* _Dataset excerpt_
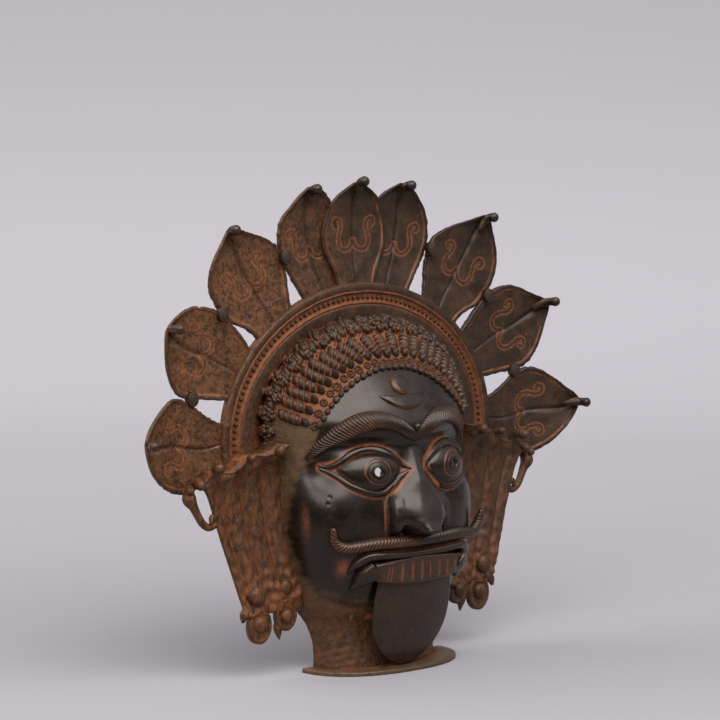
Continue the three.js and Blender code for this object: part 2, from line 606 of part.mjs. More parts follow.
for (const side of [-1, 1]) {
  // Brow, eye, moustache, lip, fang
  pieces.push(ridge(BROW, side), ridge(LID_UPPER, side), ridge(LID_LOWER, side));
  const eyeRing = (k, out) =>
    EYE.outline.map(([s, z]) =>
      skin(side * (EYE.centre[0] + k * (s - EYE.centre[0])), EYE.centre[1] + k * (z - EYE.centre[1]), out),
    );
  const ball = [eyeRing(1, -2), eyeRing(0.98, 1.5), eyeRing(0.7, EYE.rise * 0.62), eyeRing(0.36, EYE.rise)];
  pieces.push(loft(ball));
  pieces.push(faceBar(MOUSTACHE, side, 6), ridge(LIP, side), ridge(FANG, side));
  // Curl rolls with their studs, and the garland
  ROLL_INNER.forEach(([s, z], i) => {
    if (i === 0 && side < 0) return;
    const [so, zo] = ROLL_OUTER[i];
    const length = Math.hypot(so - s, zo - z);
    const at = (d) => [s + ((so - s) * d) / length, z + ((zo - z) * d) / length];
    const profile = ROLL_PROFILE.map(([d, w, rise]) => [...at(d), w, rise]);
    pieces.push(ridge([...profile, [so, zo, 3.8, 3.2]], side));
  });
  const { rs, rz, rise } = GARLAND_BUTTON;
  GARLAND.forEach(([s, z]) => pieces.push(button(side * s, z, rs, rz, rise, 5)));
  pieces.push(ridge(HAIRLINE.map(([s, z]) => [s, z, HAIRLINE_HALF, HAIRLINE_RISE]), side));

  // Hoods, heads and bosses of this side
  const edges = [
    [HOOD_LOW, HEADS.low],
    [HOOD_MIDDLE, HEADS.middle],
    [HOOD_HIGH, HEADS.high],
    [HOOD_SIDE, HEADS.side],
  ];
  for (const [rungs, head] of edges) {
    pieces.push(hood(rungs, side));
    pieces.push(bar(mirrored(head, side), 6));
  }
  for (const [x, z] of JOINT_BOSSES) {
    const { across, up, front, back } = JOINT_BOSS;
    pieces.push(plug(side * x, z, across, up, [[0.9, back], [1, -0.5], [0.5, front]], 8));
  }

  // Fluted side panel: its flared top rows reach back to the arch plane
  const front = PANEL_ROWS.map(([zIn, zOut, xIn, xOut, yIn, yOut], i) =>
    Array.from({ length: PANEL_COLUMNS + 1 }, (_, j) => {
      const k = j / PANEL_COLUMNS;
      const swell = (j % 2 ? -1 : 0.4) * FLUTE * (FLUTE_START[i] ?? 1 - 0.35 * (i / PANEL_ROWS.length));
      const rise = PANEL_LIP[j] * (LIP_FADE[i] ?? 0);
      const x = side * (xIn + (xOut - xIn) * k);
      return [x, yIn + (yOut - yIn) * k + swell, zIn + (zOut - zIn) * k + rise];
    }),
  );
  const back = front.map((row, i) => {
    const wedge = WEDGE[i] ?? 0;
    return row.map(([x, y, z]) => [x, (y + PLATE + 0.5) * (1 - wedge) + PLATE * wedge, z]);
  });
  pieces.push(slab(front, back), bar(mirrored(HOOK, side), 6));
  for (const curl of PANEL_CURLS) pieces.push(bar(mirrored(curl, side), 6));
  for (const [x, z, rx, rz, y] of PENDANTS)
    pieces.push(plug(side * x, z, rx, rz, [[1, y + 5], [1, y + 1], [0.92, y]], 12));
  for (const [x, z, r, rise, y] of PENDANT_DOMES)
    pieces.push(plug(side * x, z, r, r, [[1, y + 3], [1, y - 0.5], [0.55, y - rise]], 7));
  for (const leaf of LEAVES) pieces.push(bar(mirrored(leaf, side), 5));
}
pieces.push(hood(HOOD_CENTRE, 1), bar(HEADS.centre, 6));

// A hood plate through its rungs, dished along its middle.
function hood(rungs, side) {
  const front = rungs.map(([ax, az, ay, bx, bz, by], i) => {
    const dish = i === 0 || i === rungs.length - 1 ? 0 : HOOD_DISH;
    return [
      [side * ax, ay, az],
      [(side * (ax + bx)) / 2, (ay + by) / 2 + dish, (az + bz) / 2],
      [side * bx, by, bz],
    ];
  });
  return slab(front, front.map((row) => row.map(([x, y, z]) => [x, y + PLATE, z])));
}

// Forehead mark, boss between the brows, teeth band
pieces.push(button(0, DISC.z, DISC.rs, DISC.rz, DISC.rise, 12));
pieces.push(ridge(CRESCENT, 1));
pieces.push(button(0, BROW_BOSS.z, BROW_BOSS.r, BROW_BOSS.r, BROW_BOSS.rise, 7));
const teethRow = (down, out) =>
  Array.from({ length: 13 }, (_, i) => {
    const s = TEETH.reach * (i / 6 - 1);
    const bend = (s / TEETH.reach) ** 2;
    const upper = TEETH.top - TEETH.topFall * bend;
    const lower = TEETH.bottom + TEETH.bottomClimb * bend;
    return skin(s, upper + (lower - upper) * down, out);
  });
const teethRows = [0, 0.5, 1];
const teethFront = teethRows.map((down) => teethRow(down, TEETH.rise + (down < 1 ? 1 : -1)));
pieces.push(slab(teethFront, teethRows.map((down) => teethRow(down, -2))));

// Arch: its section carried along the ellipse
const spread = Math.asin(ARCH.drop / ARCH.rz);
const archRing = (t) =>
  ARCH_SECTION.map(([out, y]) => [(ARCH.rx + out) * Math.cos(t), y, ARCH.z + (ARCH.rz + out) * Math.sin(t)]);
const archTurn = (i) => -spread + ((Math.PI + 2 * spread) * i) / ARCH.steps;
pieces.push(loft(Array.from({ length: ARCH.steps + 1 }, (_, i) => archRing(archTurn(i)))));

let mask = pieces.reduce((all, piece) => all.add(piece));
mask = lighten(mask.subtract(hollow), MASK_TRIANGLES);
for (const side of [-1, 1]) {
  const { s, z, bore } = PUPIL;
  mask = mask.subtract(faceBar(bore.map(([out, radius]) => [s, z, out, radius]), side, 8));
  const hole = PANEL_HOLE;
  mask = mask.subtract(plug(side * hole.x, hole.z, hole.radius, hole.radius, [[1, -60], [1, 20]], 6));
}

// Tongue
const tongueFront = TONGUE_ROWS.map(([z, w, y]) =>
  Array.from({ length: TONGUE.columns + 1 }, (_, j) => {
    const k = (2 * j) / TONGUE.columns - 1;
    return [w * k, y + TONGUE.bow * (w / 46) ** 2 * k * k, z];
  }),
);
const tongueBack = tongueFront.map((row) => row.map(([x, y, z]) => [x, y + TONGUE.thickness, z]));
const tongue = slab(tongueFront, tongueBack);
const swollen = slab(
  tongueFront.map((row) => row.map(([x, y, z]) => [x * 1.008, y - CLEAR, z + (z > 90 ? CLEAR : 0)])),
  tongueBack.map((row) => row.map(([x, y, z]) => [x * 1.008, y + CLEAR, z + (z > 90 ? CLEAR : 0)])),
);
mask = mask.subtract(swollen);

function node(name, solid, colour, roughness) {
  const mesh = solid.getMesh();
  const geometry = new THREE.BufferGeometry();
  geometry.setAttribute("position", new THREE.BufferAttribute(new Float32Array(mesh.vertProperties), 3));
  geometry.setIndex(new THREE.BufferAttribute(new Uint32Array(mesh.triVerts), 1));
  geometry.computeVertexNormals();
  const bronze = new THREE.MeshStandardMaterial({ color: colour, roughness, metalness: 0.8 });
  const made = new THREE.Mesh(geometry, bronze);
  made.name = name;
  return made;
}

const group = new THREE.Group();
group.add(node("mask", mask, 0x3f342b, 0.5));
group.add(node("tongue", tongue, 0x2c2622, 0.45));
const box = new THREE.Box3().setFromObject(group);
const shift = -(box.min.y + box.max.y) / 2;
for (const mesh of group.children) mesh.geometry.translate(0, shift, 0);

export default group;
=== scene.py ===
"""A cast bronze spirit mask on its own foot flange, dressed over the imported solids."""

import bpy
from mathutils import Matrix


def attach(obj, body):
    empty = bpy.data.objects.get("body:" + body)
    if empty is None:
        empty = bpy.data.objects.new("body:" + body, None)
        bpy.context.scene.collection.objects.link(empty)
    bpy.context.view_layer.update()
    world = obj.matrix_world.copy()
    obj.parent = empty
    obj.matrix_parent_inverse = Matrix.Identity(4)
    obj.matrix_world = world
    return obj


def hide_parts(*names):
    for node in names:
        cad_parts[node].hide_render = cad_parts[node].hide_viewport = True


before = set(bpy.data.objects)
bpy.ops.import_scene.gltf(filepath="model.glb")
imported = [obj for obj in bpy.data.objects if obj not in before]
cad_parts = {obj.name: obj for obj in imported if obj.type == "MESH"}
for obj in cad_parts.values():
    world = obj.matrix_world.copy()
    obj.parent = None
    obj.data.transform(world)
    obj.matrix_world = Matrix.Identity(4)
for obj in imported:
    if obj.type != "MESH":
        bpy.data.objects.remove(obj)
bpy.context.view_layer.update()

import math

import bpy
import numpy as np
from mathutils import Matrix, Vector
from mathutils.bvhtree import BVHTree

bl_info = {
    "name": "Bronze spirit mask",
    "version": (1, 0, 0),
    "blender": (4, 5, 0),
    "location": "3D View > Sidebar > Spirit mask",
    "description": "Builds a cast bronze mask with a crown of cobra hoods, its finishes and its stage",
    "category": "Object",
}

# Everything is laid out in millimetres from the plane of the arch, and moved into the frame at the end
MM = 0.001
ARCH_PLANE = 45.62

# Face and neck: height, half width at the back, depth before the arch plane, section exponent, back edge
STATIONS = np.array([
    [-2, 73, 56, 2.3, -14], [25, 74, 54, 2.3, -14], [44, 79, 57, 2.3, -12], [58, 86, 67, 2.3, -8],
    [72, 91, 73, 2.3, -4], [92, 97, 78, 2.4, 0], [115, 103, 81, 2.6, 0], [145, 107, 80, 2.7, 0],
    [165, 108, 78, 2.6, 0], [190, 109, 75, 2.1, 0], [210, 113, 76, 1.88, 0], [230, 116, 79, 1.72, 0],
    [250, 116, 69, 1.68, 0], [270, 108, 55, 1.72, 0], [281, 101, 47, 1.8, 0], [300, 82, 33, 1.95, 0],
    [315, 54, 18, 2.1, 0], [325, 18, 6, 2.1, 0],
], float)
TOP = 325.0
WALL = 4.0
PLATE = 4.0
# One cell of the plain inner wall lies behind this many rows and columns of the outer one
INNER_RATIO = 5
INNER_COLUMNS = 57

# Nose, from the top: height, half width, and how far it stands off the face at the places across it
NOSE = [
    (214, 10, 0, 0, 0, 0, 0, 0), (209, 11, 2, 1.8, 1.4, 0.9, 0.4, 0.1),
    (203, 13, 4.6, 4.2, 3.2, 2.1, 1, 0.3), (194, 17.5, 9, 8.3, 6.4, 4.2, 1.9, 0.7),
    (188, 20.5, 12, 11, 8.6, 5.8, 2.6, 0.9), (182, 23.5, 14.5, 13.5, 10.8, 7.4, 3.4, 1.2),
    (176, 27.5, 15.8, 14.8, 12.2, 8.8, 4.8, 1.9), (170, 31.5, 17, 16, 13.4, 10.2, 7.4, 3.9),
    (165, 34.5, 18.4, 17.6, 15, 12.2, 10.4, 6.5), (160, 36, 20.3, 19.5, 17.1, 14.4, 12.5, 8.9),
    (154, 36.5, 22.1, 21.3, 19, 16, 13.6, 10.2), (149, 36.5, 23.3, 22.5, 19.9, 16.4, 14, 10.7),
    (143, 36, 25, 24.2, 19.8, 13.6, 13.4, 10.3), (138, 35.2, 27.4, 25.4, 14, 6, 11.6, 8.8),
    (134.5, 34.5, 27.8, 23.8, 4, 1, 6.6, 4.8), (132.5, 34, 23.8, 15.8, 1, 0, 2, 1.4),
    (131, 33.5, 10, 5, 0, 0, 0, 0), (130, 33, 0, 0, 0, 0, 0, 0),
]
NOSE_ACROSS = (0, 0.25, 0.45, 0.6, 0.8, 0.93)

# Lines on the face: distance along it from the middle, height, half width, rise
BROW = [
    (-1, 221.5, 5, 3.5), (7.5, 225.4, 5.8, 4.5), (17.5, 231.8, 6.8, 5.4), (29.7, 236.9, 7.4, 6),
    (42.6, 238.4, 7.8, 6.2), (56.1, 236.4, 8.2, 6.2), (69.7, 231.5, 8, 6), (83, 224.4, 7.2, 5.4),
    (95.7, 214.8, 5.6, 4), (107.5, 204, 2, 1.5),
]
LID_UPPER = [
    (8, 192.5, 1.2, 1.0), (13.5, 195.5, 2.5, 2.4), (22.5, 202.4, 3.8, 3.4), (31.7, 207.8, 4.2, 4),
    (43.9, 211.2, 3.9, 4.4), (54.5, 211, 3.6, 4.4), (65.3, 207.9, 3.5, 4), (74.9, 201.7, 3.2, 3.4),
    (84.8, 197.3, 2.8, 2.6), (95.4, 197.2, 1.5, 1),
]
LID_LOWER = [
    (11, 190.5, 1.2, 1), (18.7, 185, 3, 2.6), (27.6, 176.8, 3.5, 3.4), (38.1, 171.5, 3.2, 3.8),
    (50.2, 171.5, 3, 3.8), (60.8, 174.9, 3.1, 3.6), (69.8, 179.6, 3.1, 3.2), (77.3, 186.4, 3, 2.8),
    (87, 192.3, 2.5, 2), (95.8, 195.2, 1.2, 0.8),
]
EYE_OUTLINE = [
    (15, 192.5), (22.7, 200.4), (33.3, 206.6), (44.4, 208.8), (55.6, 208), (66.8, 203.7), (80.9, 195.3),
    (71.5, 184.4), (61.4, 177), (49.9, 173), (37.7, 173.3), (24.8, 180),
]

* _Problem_
Locate each line with the word "before" and copy it.

* _Full response_
before = set(bpy.data.objects)
imported = [obj for obj in bpy.data.objects if obj not in before]
# Face and neck: height, half width at the back, depth before the arch plane, section exponent, back edge